-- Begin --
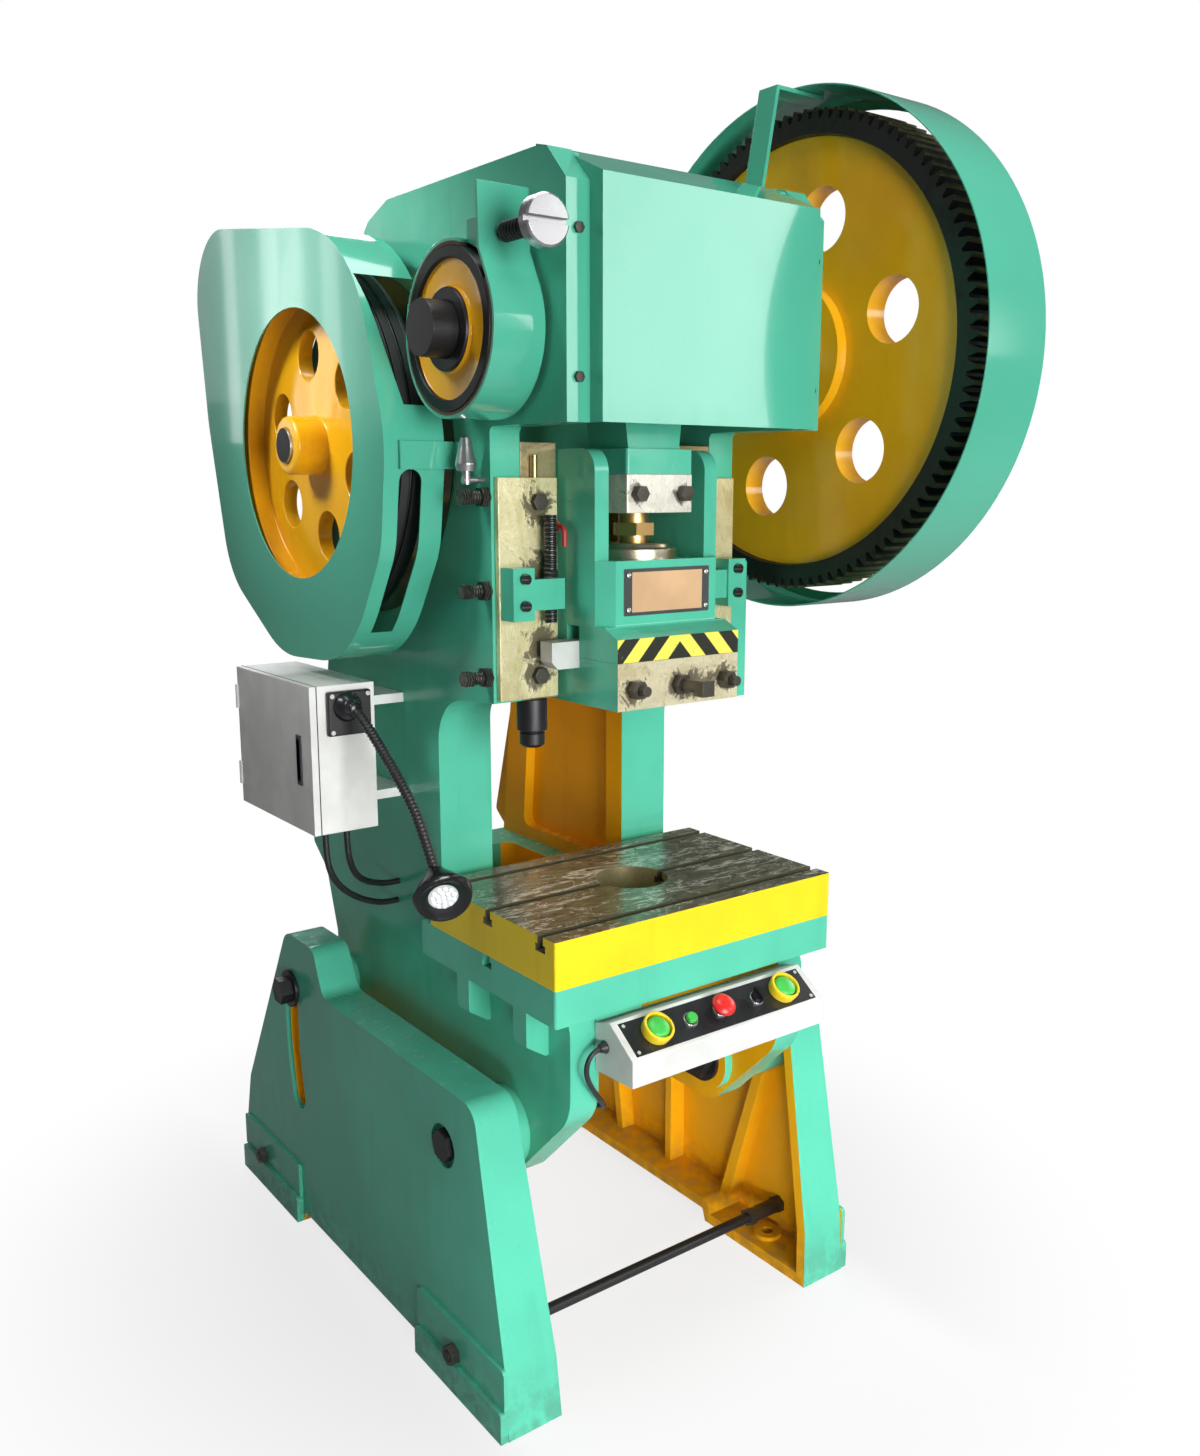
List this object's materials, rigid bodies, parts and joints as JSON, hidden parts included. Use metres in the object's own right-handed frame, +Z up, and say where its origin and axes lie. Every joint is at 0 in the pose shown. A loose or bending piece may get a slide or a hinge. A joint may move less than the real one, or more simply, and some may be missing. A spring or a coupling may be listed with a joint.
{
  "type": "mechanical stamping press",
  "caption": "Inclinable open-back mechanical press with crank-driven ram, flywheel and bull gear drive, grooved bolster table and two cast legs.",
  "frame": {"origin": "on the floor at the centre of the four anchor holes", "axes": "+X to the right of a person who faces the table, +Y from that person to the back, +Z up"},
  "size_m": [1.103, 1.575, 2.544],
  "materials": {
    "green_paint": "gloss mint green enamel",
    "yellow_paint": "gloss yellow enamel",
    "machined_steel": "turned and ground",
    "cast_iron": "machined",
    "bronze": "machined bronze",
    "blackened_steel": "black oxide",
    "friction_lining": "moulded lining",
    "rubber": "matte",
    "plate_metal": "satin",
    "white_enamel": "fine texture enamel",
    "black_plastic": "satin",
    "lamp_chrome": "gloss black enamel",
    "yellow_plastic": "gloss",
    "green_plastic": "gloss",
    "red_plastic": "gloss"
  },
  "bodies": {
    "stand": {"leg_left": "green_paint", "leg_right": "green_paint", "tie_rods": "machined_steel", "tie_rod_nuts": "machined_steel", "pivot_bolts": "machined_steel"},
    "frame": {"tilt_bolts": "machined_steel", "frame_casting": "green_paint", "bolster_plate": "green_paint", "crank_bushes": "bronze", "brake_lining": "friction_lining", "brake_band": "green_paint", "brake_tension_screw": "machined_steel", "brake_spring": "blackened_steel", "drive_bearings": "cast_iron", "v_belts": "rubber", "motor_body": "green_paint", "motor_plate": "green_paint", "gibs": "cast_iron", "gib_plates": "yellow_paint", "gib_plate_bolts": "blackened_steel", "gib_adjusting_screws": "machined_steel", "gib_foot_screw": "blackened_steel", "stop_brackets": "green_paint", "stop_screws": "blackened_steel", "oil_fittings": "machined_steel", "crank_cover": "green_paint", "cover_screws": "blackened_steel", "gear_guard": "green_paint", "belt_guard": "green_paint", "electrical_box": "white_enamel", "lamp_arm": "black_plastic", "lamp_head": "lamp_chrome", "conduits": "black_plastic", "control_box": "green_paint", "button_collars": "yellow_plastic"},
    "crank": {"crankshaft": "machined_steel", "brake_drum": "yellow_paint"},
    "gear": {"bull_gear": "yellow_paint", "gear_bush": "bronze"},
    "drive": {"drive_shaft": "machined_steel", "flywheel": "yellow_paint", "pinion": "machined_steel"},
    "motor_rotor": {"motor_pulley": "yellow_paint"},
    "rod": {"conrod": "green_paint", "conrod_cap": "green_paint", "conrod_bolts": "blackened_steel", "clamp_block": "machined_steel", "ball_screw": "machined_steel", "ball_cup": "machined_steel"},
    "slide": {"ram": "green_paint", "clamp_plate": "machined_steel", "clamp_bolts": "machined_steel", "nameplate": "plate_metal"},
    "knockout": {"knockout_bar": "machined_steel"},
    "door": {"box_door": "white_enamel"},
    "palm_left": {"palm_button_left": "green_plastic"},
    "palm_right": {"palm_button_right": "green_plastic"},
    "start": {"start_button": "green_plastic"},
    "stop": {"stop_button": "red_plastic"},
    "selector": {"selector_switch": "black_plastic"}
  },
  "joints": [
    {"name": "frame_tilt", "type": "hinge", "parent": "stand", "child": "frame", "pos_m": [0, -0.41, 0.505], "axis": [-1, 0, 0], "range_deg": [0, 20]},
    {"name": "crank_turn", "type": "hinge", "parent": "frame", "child": "crank", "pos_m": [0, -0.425, 2.024], "axis": [-1, 0, 0], "range_deg": [0, 180]},
    {"name": "conrod_pin", "type": "hinge", "parent": "crank", "child": "rod", "pos_m": [0, -0.425, 2.084], "axis": [-1, 0, 0], "range_deg": [-180, 0]},
    {"name": "ram_slide", "type": "slide", "parent": "frame", "child": "slide", "axis": [0, 0, -1], "range_m": [0, 0.12]},
    {"name": "drive_spin", "type": "hinge", "parent": "frame", "child": "drive", "pos_m": [0, 0.09219, 1.83984], "axis": [1, 0, 0], "continuous": true},
    {"name": "gear_spin", "type": "hinge", "parent": "frame", "child": "gear", "pos_m": [0.467, -0.425, 2.024], "axis": [1, 0, 0], "continuous": true},
    {"name": "motor_spin", "type": "hinge", "parent": "frame", "child": "motor_rotor", "pos_m": [-0.41, 0.48, 2.224], "axis": [1, 0, 0], "continuous": true},
    {"name": "knockout_slide", "type": "slide", "parent": "slide", "child": "knockout", "axis": [0, 0, 1], "range_m": [0, 0.028]},
    {"name": "door_hinge", "type": "hinge", "parent": "frame", "child": "door", "pos_m": [-0.54, 0.302, 1.216], "axis": [0, 0, -1], "range_deg": [0, 110]},
    {"name": "palm_button_left_press", "type": "slide", "parent": "frame", "child": "palm_left", "axis": [0, 0.5889, -0.8082], "range_m": [0, 0.006], "stiffness_N_per_m": 600},
    {"name": "palm_button_right_press", "type": "slide", "parent": "frame", "child": "palm_right", "axis": [0, 0.5889, -0.8082], "range_m": [0, 0.006], "stiffness_N_per_m": 600},
    {"name": "start_button_press", "type": "slide", "parent": "frame", "child": "start", "axis": [0, 0.5889, -0.8082], "range_m": [0, 0.004], "stiffness_N_per_m": 600},
    {"name": "stop_button_press", "type": "slide", "parent": "frame", "child": "stop", "axis": [0, 0.5889, -0.8082], "range_m": [0, 0.006], "stiffness_N_per_m": 600},
    {"name": "selector_turn", "type": "hinge", "parent": "frame", "child": "selector", "pos_m": [0.091, -0.705, 0.7685], "axis": [0, -0.5889, 0.8082], "range_deg": [-45, 45]}
  ],
  "couplings": [
    {"joint": "conrod_pin", "follows": "crank_turn", "ratio": -1},
    {"joint": "ram_slide", "follows": "crank_turn", "m_per_rad": 0.038197},
    {"joint": "gear_spin", "follows": "drive_spin", "ratio": -0.1619},
    {"joint": "motor_spin", "follows": "drive_spin", "ratio": 5.3007}
  ]
}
-- End --
WHAT THE TASK ASKS:
Return all of the data exactly as it reads.

RESULT:
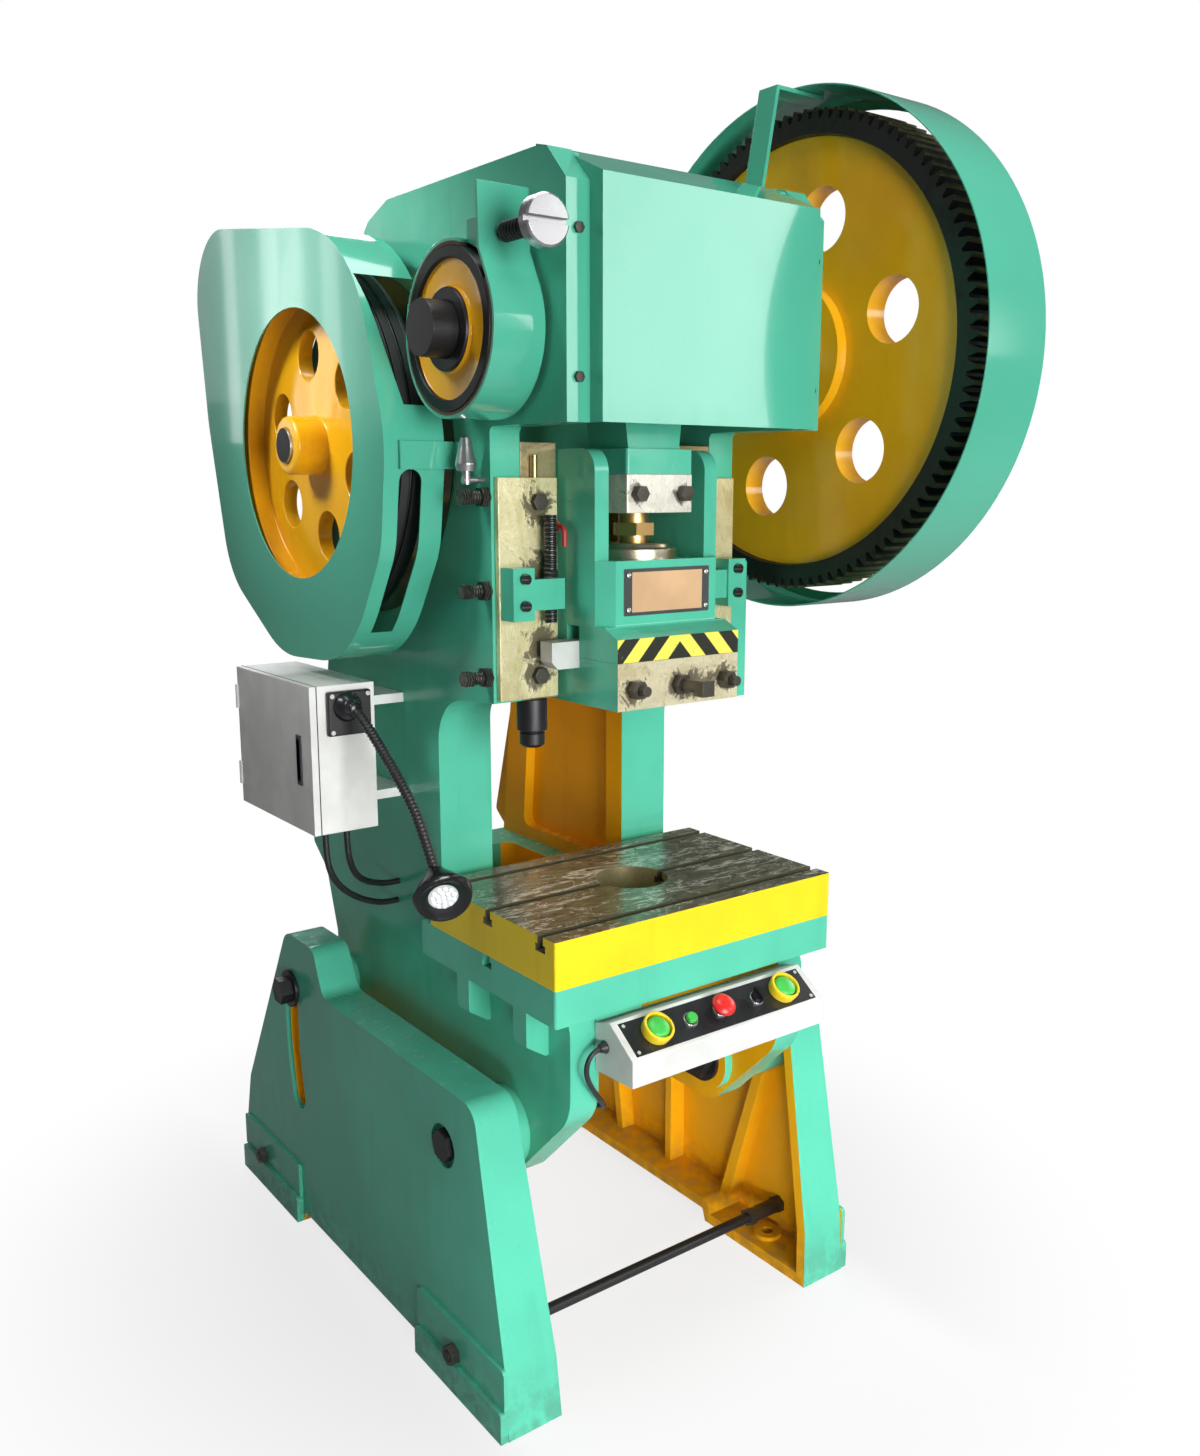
List this object's materials, rigid bodies, parts and joints as JSON, hidden parts included. Use metres in the object's own right-handed frame, +Z up, and say where its origin and axes lie. Every joint is at 0 in the pose shown. A loose or bending piece may get a slide or a hinge. A joint may move less than the real one, or more simply, and some may be missing. A spring or a coupling may be listed with a joint.
{
  "type": "mechanical stamping press",
  "caption": "Inclinable open-back mechanical press with crank-driven ram, flywheel and bull gear drive, grooved bolster table and two cast legs.",
  "frame": {"origin": "on the floor at the centre of the four anchor holes", "axes": "+X to the right of a person who faces the table, +Y from that person to the back, +Z up"},
  "size_m": [1.103, 1.575, 2.544],
  "materials": {
    "green_paint": "gloss mint green enamel",
    "yellow_paint": "gloss yellow enamel",
    "machined_steel": "turned and ground",
    "cast_iron": "machined",
    "bronze": "machined bronze",
    "blackened_steel": "black oxide",
    "friction_lining": "moulded lining",
    "rubber": "matte",
    "plate_metal": "satin",
    "white_enamel": "fine texture enamel",
    "black_plastic": "satin",
    "lamp_chrome": "gloss black enamel",
    "yellow_plastic": "gloss",
    "green_plastic": "gloss",
    "red_plastic": "gloss"
  },
  "bodies": {
    "stand": {"leg_left": "green_paint", "leg_right": "green_paint", "tie_rods": "machined_steel", "tie_rod_nuts": "machined_steel", "pivot_bolts": "machined_steel"},
    "frame": {"tilt_bolts": "machined_steel", "frame_casting": "green_paint", "bolster_plate": "green_paint", "crank_bushes": "bronze", "brake_lining": "friction_lining", "brake_band": "green_paint", "brake_tension_screw": "machined_steel", "brake_spring": "blackened_steel", "drive_bearings": "cast_iron", "v_belts": "rubber", "motor_body": "green_paint", "motor_plate": "green_paint", "gibs": "cast_iron", "gib_plates": "yellow_paint", "gib_plate_bolts": "blackened_steel", "gib_adjusting_screws": "machined_steel", "gib_foot_screw": "blackened_steel", "stop_brackets": "green_paint", "stop_screws": "blackened_steel", "oil_fittings": "machined_steel", "crank_cover": "green_paint", "cover_screws": "blackened_steel", "gear_guard": "green_paint", "belt_guard": "green_paint", "electrical_box": "white_enamel", "lamp_arm": "black_plastic", "lamp_head": "lamp_chrome", "conduits": "black_plastic", "control_box": "green_paint", "button_collars": "yellow_plastic"},
    "crank": {"crankshaft": "machined_steel", "brake_drum": "yellow_paint"},
    "gear": {"bull_gear": "yellow_paint", "gear_bush": "bronze"},
    "drive": {"drive_shaft": "machined_steel", "flywheel": "yellow_paint", "pinion": "machined_steel"},
    "motor_rotor": {"motor_pulley": "yellow_paint"},
    "rod": {"conrod": "green_paint", "conrod_cap": "green_paint", "conrod_bolts": "blackened_steel", "clamp_block": "machined_steel", "ball_screw": "machined_steel", "ball_cup": "machined_steel"},
    "slide": {"ram": "green_paint", "clamp_plate": "machined_steel", "clamp_bolts": "machined_steel", "nameplate": "plate_metal"},
    "knockout": {"knockout_bar": "machined_steel"},
    "door": {"box_door": "white_enamel"},
    "palm_left": {"palm_button_left": "green_plastic"},
    "palm_right": {"palm_button_right": "green_plastic"},
    "start": {"start_button": "green_plastic"},
    "stop": {"stop_button": "red_plastic"},
    "selector": {"selector_switch": "black_plastic"}
  },
  "joints": [
    {"name": "frame_tilt", "type": "hinge", "parent": "stand", "child": "frame", "pos_m": [0, -0.41, 0.505], "axis": [-1, 0, 0], "range_deg": [0, 20]},
    {"name": "crank_turn", "type": "hinge", "parent": "frame", "child": "crank", "pos_m": [0, -0.425, 2.024], "axis": [-1, 0, 0], "range_deg": [0, 180]},
    {"name": "conrod_pin", "type": "hinge", "parent": "crank", "child": "rod", "pos_m": [0, -0.425, 2.084], "axis": [-1, 0, 0], "range_deg": [-180, 0]},
    {"name": "ram_slide", "type": "slide", "parent": "frame", "child": "slide", "axis": [0, 0, -1], "range_m": [0, 0.12]},
    {"name": "drive_spin", "type": "hinge", "parent": "frame", "child": "drive", "pos_m": [0, 0.09219, 1.83984], "axis": [1, 0, 0], "continuous": true},
    {"name": "gear_spin", "type": "hinge", "parent": "frame", "child": "gear", "pos_m": [0.467, -0.425, 2.024], "axis": [1, 0, 0], "continuous": true},
    {"name": "motor_spin", "type": "hinge", "parent": "frame", "child": "motor_rotor", "pos_m": [-0.41, 0.48, 2.224], "axis": [1, 0, 0], "continuous": true},
    {"name": "knockout_slide", "type": "slide", "parent": "slide", "child": "knockout", "axis": [0, 0, 1], "range_m": [0, 0.028]},
    {"name": "door_hinge", "type": "hinge", "parent": "frame", "child": "door", "pos_m": [-0.54, 0.302, 1.216], "axis": [0, 0, -1], "range_deg": [0, 110]},
    {"name": "palm_button_left_press", "type": "slide", "parent": "frame", "child": "palm_left", "axis": [0, 0.5889, -0.8082], "range_m": [0, 0.006], "stiffness_N_per_m": 600},
    {"name": "palm_button_right_press", "type": "slide", "parent": "frame", "child": "palm_right", "axis": [0, 0.5889, -0.8082], "range_m": [0, 0.006], "stiffness_N_per_m": 600},
    {"name": "start_button_press", "type": "slide", "parent": "frame", "child": "start", "axis": [0, 0.5889, -0.8082], "range_m": [0, 0.004], "stiffness_N_per_m": 600},
    {"name": "stop_button_press", "type": "slide", "parent": "frame", "child": "stop", "axis": [0, 0.5889, -0.8082], "range_m": [0, 0.006], "stiffness_N_per_m": 600},
    {"name": "selector_turn", "type": "hinge", "parent": "frame", "child": "selector", "pos_m": [0.091, -0.705, 0.7685], "axis": [0, -0.5889, 0.8082], "range_deg": [-45, 45]}
  ],
  "couplings": [
    {"joint": "conrod_pin", "follows": "crank_turn", "ratio": -1},
    {"joint": "ram_slide", "follows": "crank_turn", "m_per_rad": 0.038197},
    {"joint": "gear_spin", "follows": "drive_spin", "ratio": -0.1619},
    {"joint": "motor_spin", "follows": "drive_spin", "ratio": 5.3007}
  ]
}